For much of the last 15 years, Lowe was busy conceiving, launching and spearheading the museum, while Howard was running the Wawbeek. Now, with the news of the possible injection of state money, as well as the scheduled completion of roadwork and water and sewer lines in front of their property, they are ready to actively seek private investors with experience and ties to the area.

“We are in high gear,” said Lowe.

They originally purchased about one-third of an acre at 133 Park St. They augmented the lot by subsequently buying 131 Park St., 9 Mill St. and a parcel at the corner of Mill and Park for a total of just under an acre to house a 40,000-square-foot, three-story hotel.

Two years ago, Tupper Lake Crossroads commissioned a feasibility analysis, which concluded 30 to 40 rooms would be appropriate in that footprint. According to designs, it will have an indoor pool, conference center, rooftop veranda, fitness center and restaurant. The original sketches called for a flat roof, in keeping with the rest of the buildings on Park Street, but Howard thought it created a “tunnel effect” and decided to tweak it to add some gabled roofs. Inadvertently, the current design now looks akin to the Iroquois, a popular downtown hotel that burned down many years ago.

“I like that it adds a historical element to downtown,” Howard said.

When asked why they want to build in Tupper Lake, both Howard and Lowe talk excitedly about their love of the town, its authentic and friendly people, the surrounding nature, its physical crossroads at Routes 30 and 3, and recently added amenities like the Wild Center, the Adirondack Public Observatory and some new eateries and breweries.

“The community is ready for an accommodation such as the one we’ve conceived,” said Howard, “A hotel that will keep people here instead of finding lodging elsewhere is important.”

Lowe said there are some “beloved” motels, but according to tourism officials, there is a need for about 100 more rooms.

“There are so many people that are come for the day and don’t stay,” she said, noting that the Wild Center expressed strongly that the rooms they would create would be beneficial.

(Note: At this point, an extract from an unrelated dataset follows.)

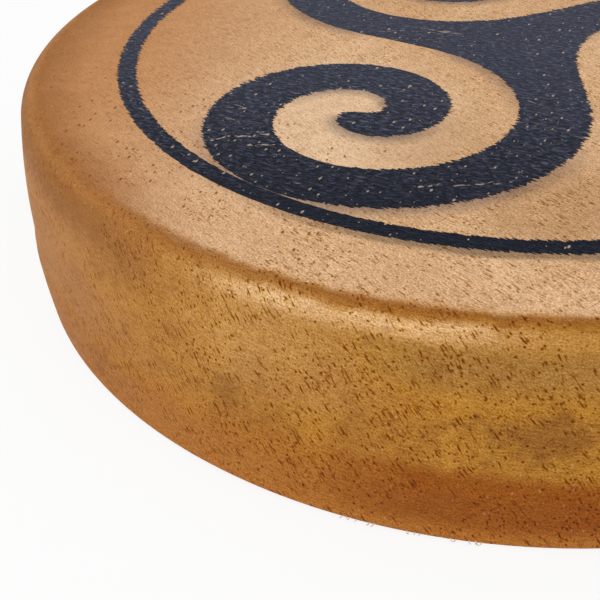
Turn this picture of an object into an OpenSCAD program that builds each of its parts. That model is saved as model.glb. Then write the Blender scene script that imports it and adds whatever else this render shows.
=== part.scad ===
// Two-headed ocean drum: rawhide heads on a bent wooden shell, with loose steel shot inside.
// It lies flat on its lower head: the origin is the centre of the underside and +Z points up.
// The playing face on top is printed with a thin ring round a three-armed spiral.

/* [Drum] */
// Diameter over the playing hide where the side is widest
drum_d = 405; // [370:1:480]
// Height from the lower head's underside to the playing face
drum_h = 81; // [60:1:140]

/* [Shell] */
// Thickness of the bent wooden hoop where it is widest
shell_t = 12.5; // [11:0.5:16]
// How far the hoop's outer face swells out between its edges
swell_t = 3.2; // [0.5:0.1:6]
// Rounding of the hoop's outer edge under the playing head
bearing_r = 7; // [3:0.5:7.5]
// Rounding of the hoop's outer edge over the lower head
lower_edge_r = 1; // [0.5:0.5:3]
// Rounding of the hoop's inner edges
inner_edge_r = 1.5; // [0.5:0.5:2]

/* [Hides] */
// Thickness of the rawhide
hide_t = 1; // [0.6:0.1:1.6]
// Height to which the lower hide laps up the side
lap_h = 25; // [15:1:40]
// Height over which the upper hide bulges out over the lap
bulge_h = 4; // [2:0.5:8]
// Height of the upper hide's trimmed hem above the lower hide's turn
hem_rise = 0.3; // [0.2:0.1:3]

/* [Print] */
// Thickness of the ink
ink_t = 0.2; // [0.1:0.05:0.4]
// Gap from the spiral's widest reach to the printed ring
ring_gap = 0.15; // [0.1:0.05:2]
// Width of the printed ring
ring_w = 7.3; // [3:0.1:12]
// Width of the spiral's band
band_w = 25.6; // [10:0.1:28]
// Distance from one turn of the spiral to the next
turn_pitch = 50.6; // [45:0.1:55]
// Distance of each curl's centre from the drum's axis
curl_centre_r = 89.9; // [80:0.1:92]
// Direction from the drum's axis to the first curl's centre, in degrees
curl_centre_angle = -124.9; // [-180:0.1:180]

/* [Shot] */
// Diameter of a steel ball
ball_d = 6; // [4:0.5:8]
// Play under and beside the balls
ball_play = 0.3; // [0.2:0.05:0.6]
// Room between the balls of neighbouring rows
row_gap = 0.5; // [0.4:0.1:1]
// Gap from ball to ball along a row
row_ball_gap = 0.1; // [0.05:0.05:0.5]
// Balls that run round the wall
rim_ball_count = 16; // [6:1:16]

/* [Hidden] */

// One length by which every cut runs past what it cuts
overrun = 1;
// How far a rounding's middle is moved out, so that it crosses the side and leaves no step there
edge_proud = 0.003;
// Facets of a full circle, and of the large circle that the side follows
round_n = 96;
swell_n = 960;

// Radii from the drum's axis where the side is widest, and of the shell's straight inner face
drum_r = drum_d / 2;
shell_r = drum_r - hide_t;
shell_inner_r = shell_r - shell_t;
// Height at which the side is widest, as a share of the drum's height
widest_share = 0.47;
widest_z = drum_h * widest_share;
// Radius of the large circle that the side follows, and how far its middle is from the axis
swell_r = (pow(drum_h / 2, 2) + pow(swell_t, 2)) / (2 * swell_t);
swell_centre_r = shell_r - swell_r;
// Heights of the shell between the two heads
shell_z0 = hide_t;
shell_z1 = drum_h - hide_t;

// Arms of the spiral, and the angle from each to the next
arm_count = 3;
full_angle = 360;
arm_angle = full_angle / arm_count;
// The first curl's turning is counted anticlockwise from this direction
down_angle = -90;
// Radius of the band's middle line at angle zero
spiral_start_r = 4.9;
// Angles at which the band's outer edge starts and gives way to the next arm
outer_start_angle = -72;
outer_end_angle = 463;
// Angles at which the band's inner edge starts and ends
inner_start_angle = 121;
inner_end_angle = 517;
// Angle from one point of an edge to the next
point_angle = 7.7;
// Points along a blend curve
blend_count = 10;
// Handle lengths of the blends, as shares of the band's width
tip_outer_handle_share = 0.24;
tip_inner_handle_share = 0.42;
hub_handle_share = 0.45;
// Heights of the lower hide's turn and of the upper hide's trimmed hem
lower_turn_r = lower_edge_r + hide_t;
hem_z = lower_turn_r + hem_rise;
// Rows of shot, the middle row's number and the radius of the round pool that they make
row_count = 11;
middle_row = (row_count + 1) / 2;
row_pitch = ball_d + row_gap;
pool_r = middle_row * row_pitch;
ball_pitch = ball_d + row_ball_gap;
ball_r = ball_d / 2;
ball_z = hide_t + ball_play + ball_r;
rim_path_r = shell_inner_r - ball_play - ball_r;

hide_colour = [0.80, 0.62, 0.44];
lower_hide_colour = [0.60, 0.38, 0.16];
wood_colour = [0.76, 0.60, 0.42];
ink_colour = [0.14, 0.15, 0.18];
steel_colour = [0.72, 0.73, 0.75];

// Radius of the face that lies layer_t outside the shell, at height z
function side_r(layer_t, z) =
    swell_centre_r + sqrt(pow(swell_r + layer_t, 2) - pow(z - widest_z, 2));

// Rounding of the shell's inner edges, limited by the flat that is left beside the outer one
inner_r = min(inner_edge_r, (side_r(-bearing_r, shell_z1 - bearing_r) - shell_inner_r) / 2);

// Half profile from z0 to z1 of all that lies inside that face. The outer edge is rounded at
// the top by top_r and at the bottom by low_r, as measured on the shell under the layers
module body_profile(layer_t, z0, z1, top_r, low_r) {
    difference() {
        intersection() {
            translate([0, z0]) square([drum_d, z1 - z0]);
            translate([swell_centre_r, widest_z]) circle(r = swell_r + layer_t, $fn = swell_n);
        }
        if (top_r > 0) edge_cut(layer_t, z1, top_r, 1);
        if (low_r > 0) edge_cut(layer_t, z0, low_r, -1);
    }
}

// What such a rounding takes off the outer corner at height z; side is 1 for the upper corner
// and -1 for the lower one. The rounding runs smoothly into the side at the height meet_z
module edge_cut(layer_t, z, edge_r, side) {
    cut_r = edge_r + layer_t;
    centre_z = z - side * cut_r;
    centre_r = side_r(-edge_r, centre_z) + edge_proud;
    meet_z = centre_z + cut_r * (centre_z - widest_z) / (swell_r - edge_r);
    difference() {
        translate([centre_r, side > 0 ? meet_z : z - overrun])
            square([cut_r + overrun, abs(z - meet_z) + overrun]);
        translate([centre_r, centre_z]) circle(r = cut_r, $fn = round_n);
    }
}

// What the rounding takes off the shell's inner corner at height z
module inner_corner_cut(z, side) {
    difference() {
        translate([shell_inner_r - overrun, side > 0 ? z - inner_r : z - overrun])
            square([inner_r + overrun, inner_r + overrun]);
        translate([shell_inner_r + inner_r, z - side * inner_r])
            circle(r = inner_r, $fn = round_n);
    }
}

// The space that the shell fills, as half a profile out to its outer face
module shell_body_profile() {
    body_profile(0, shell_z0, shell_z1, bearing_r, lower_edge_r);
}

module shell() {
    color(wood_colour) rotate_extrude($fn = round_n) difference() {
        shell_body_profile();
        translate([-overrun, 0]) square([shell_inner_r + overrun, drum_h]);
        inner_corner_cut(shell_z0, -1);
        inner_corner_cut(shell_z1, 1);
    }
}

// The lower hide: a disc under the shell that turns up round its edge and laps up the side
module lower_head() {
    color(lower_hide_colour) rotate_extrude($fn = round_n) difference() {
        body_profile(hide_t, 0, lap_h, 0, lower_edge_r);
        body_profile(0, hide_t, lap_h + overrun, 0, lower_edge_r);
    }
}

// The upper hide: the playing face, the turn over the bearing edge and the collar down the
// side, which bulges out over the lower hide's lap and ends in a trimmed hem
module upper_head() {
    color(hide_colour) rotate_extrude($fn = round_n) difference() {
        collar_profile(hide_t, hem_z, drum_h);
        collar_profile(0, hem_z - overrun, shell_z1);
    }
}

// Half profile from z0 to z1 of all that lies inside the collar's outer face, or inside its
// inner one where layer_t is 0. The lap pushes it out by a further hide, up to a sloping face
module collar_profile(layer_t, z0, z1) {
    bulge_top = lap_h + bulge_h;
    bulge_end_r = side_r(layer_t, bulge_top);
    slope = (side_r(layer_t + hide_t, lap_h) - bulge_end_r) / bulge_h;
    body_profile(layer_t, z0, z1, bearing_r, 0);
    intersection() {
        body_profile(layer_t + hide_t, z0, bulge_top + overrun, 0, 0);
        polygon([[0, z0], [bulge_end_r + slope * (bulge_top - z0), z0],
                 [bulge_end_r - slope * overrun, bulge_top + overrun], [0, bulge_top + overrun]]);
    }
}

// A flat film of ink on the playing face
module ink() {
    color(ink_colour) translate([0, 0, drum_h]) linear_extrude(height = ink_t) children();
}

// Point at radius r and angle a from the centre c
function polar(c, r, a) = [c[0] + r * cos(a), c[1] + r * sin(a)];

// Direction of travel, anticlockwise, along a spiral that widens by turn_pitch a turn
function travel(r, a) =
    let (climb = turn_pitch / (2 * PI))
    [climb * cos(a) - r * sin(a), climb * sin(a) + r * cos(a)] / norm([climb, r]);

// Middle of curl number arm, and the direction there at an angle turned by the band
function curl_centre(arm) = polar([0, 0], curl_centre_r, curl_centre_angle + arm * arm_angle);
function direction(arm, turned) = down_angle + turned + arm * arm_angle;

// Radius of the band's edge at an angle turned: side is 1 outside and -1 inside
function edge_r(turned, side) =
    spiral_start_r + turn_pitch * turned / full_angle + side * band_w / 2;
function edge_point(arm, turned, side) =
    polar(curl_centre(arm), edge_r(turned, side), direction(arm, turned));
function edge_travel(arm, turned, side) = travel(edge_r(turned, side), direction(arm, turned));

// Angles from one to another in even steps
function edge_angles(from, to) =
    let (n = ceil(abs(to - from) / point_angle))
    [for (i = [0 : n]) from + (to - from) * i / n];

// Points strictly between the ends of a smooth curve from p to q that leaves along u and
// arrives along v, with handles of lengths a and b
function blend(p, u, a, q, v, b) =
    [for (i = [1 : blend_count - 1])
        let (t = i / blend_count, s = 1 - t)
        p * pow(s, 3) + (p + u * a) * 3 * s * s * t + (q - v * b) * 3 * s * t * t + q * pow(t, 3)];

// Outline from the tip of one curl along its outer edge, across to the next arm's inner edge
// and back along that edge into the next curl
function arm_outline(arm) = concat(
    [for (a = edge_angles(outer_start_angle, outer_end_angle)) edge_point(arm, a, 1)],
    blend(edge_point(arm, outer_end_angle, 1), edge_travel(arm, outer_end_angle, 1),
          band_w * hub_handle_share,
          edge_point(arm + 1, inner_end_angle, -1), -edge_travel(arm + 1, inner_end_angle, -1),
          band_w * hub_handle_share),
    [for (a = edge_angles(inner_end_angle, inner_start_angle)) edge_point(arm + 1, a, -1)],
    blend(edge_point(arm + 1, inner_start_angle, -1), -edge_travel(arm + 1, inner_start_angle, -1),
          band_w * tip_inner_handle_share,
          edge_point(arm + 1, outer_start_angle, 1), edge_travel(arm + 1, outer_start_angle, 1),
          band_w * tip_outer_handle_share));

// The whole outline, and the ring that runs just outside it
triskele_outline = [for (arm = [0 : arm_count - 1]) each arm_outline(arm)];
ring_inner_r = max([for (p = triskele_outline) norm(p)]) + ring_gap;

module printed_ring() {
    ink() difference() {
        circle(r = ring_inner_r + ring_w, $fn = round_n);
        circle(r = ring_inner_r, $fn = round_n);
    }
}

module printed_triskele() {
    ink() polygon(triskele_outline);
}

module ball() {
    sphere(r = ball_r, $fn = round_n);
}

// The balls that run round the wall
module shot_rim() {
    color(steel_colour) for (i = [0 : rim_ball_count - 1])
        rotate((i + 1 / 2) * 360 / rim_ball_count) translate([rim_path_r, 0, ball_z]) ball();
}

// Balls in row number row of the pool
function row_y(row) = (row - middle_row) * row_pitch;
function row_balls(row) = 1 + floor(2 * sqrt(pow(pool_r, 2) - pow(row_y(row), 2)) / ball_pitch);

module shot_row(row) {
    n = row_balls(row);
    color(steel_colour) for (i = [0 : n - 1])
        translate([(i - (n - 1) / 2) * ball_pitch, row_y(row), ball_z]) ball();
}

shell();
lower_head();
upper_head();
printed_ring();
printed_triskele();
shot_rim();
shot_row(1);  // shot_row_01
shot_row(2);  // shot_row_02
shot_row(3);  // shot_row_03
shot_row(4);  // shot_row_04
shot_row(5);  // shot_row_05
shot_row(6);  // shot_row_06
shot_row(7);  // shot_row_07
shot_row(8);  // shot_row_08
shot_row(9);  // shot_row_09
shot_row(10);  // shot_row_10
shot_row(11);  // shot_row_11
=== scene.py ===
"""Dresses the ocean drum: its rawhide heads, printed triskele, wooden hoop and steel shot."""
import logging
import math
import random
from dataclasses import dataclass
from enum import Enum
from typing import Any, Callable, Optional, Sequence, Union

import bpy
from mathutils import Matrix, Vector


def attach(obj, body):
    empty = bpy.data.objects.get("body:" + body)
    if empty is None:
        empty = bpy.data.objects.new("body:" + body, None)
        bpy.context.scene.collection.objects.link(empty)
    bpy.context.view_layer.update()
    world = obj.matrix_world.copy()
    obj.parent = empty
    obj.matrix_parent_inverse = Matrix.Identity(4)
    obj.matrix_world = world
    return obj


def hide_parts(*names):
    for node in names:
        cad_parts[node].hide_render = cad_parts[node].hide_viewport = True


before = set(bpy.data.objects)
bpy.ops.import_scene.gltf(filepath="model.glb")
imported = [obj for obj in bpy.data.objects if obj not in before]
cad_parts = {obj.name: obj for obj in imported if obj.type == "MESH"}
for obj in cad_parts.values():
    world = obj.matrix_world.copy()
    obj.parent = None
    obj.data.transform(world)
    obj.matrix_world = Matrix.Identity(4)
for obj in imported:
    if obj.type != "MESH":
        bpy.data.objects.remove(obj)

logging.basicConfig(level=logging.INFO, format="%(name)s: %(message)s")
log = logging.getLogger("ocean_drum")

# Lengths are counted in millimetres, and MM turns them into the metres that Blender takes.
# Directions and turns are in degrees.
MM = 0.001
ARMS = 3
WHITE = (1.0, 1.0, 1.0)
Pair = tuple[float, float]
Point = tuple[float, float, float]
Colour = tuple[float, float, float]
Number = Union[float, "Value"]
Socket = bpy.types.NodeSocket
Node = bpy.types.Node
Piece = bpy.types.Object
Material = bpy.types.Material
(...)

Both women have ties to the community. Howard, as co-owner of the Wawbeek resort from 1994 to 2007, was involved in the Tupper Lake business community and was at one time president of the Tupper Lake Chamber of Commerce. Lowe owned a camp in Long Lake and learned to ski as a kid at Big Tupper Ski Area. She has a master’s degree in regional planning and worked at the state Department of Environmental Conservation, finishing her career as Region 5 director. Lowe said the two partners bring needed acumen to the project.

Howard and Lowe’s shared vision is not just of a place for visitors to sleep but also as a community asset. Lowe said one goal would be to have the pool area – which would include a large pool, paddling pool, benches and waterfall – open to locals in the off-season. She also hopes Tupper Lakers would patronize the 70-seat restaurant and bar, and possibly use the conference center for meetings.

Eventually, the hotel would employ 25 full-time staff and more in a part-time capacity, not including temporary construction jobs.

But Howard is looking for specific employees.

“The key at the Wawbeek to cultivating returning guests is to help them experience the Adirondacks for all it’s worth, including hiking and such. It is important to have staff that are knowledgeable and enthusiastic about the area,” she said.

The Wawbeek’s staff was 98 percent Tupper Lakers, she said, and she enjoyed their “wry wit, work ethic, and energetic willingness to tackle any aspect of the business.”

As far as permitting, Lowe does not anticipate any issues. She said she and Howard have the support of local officials and worked within the properties’ footprint in a business district.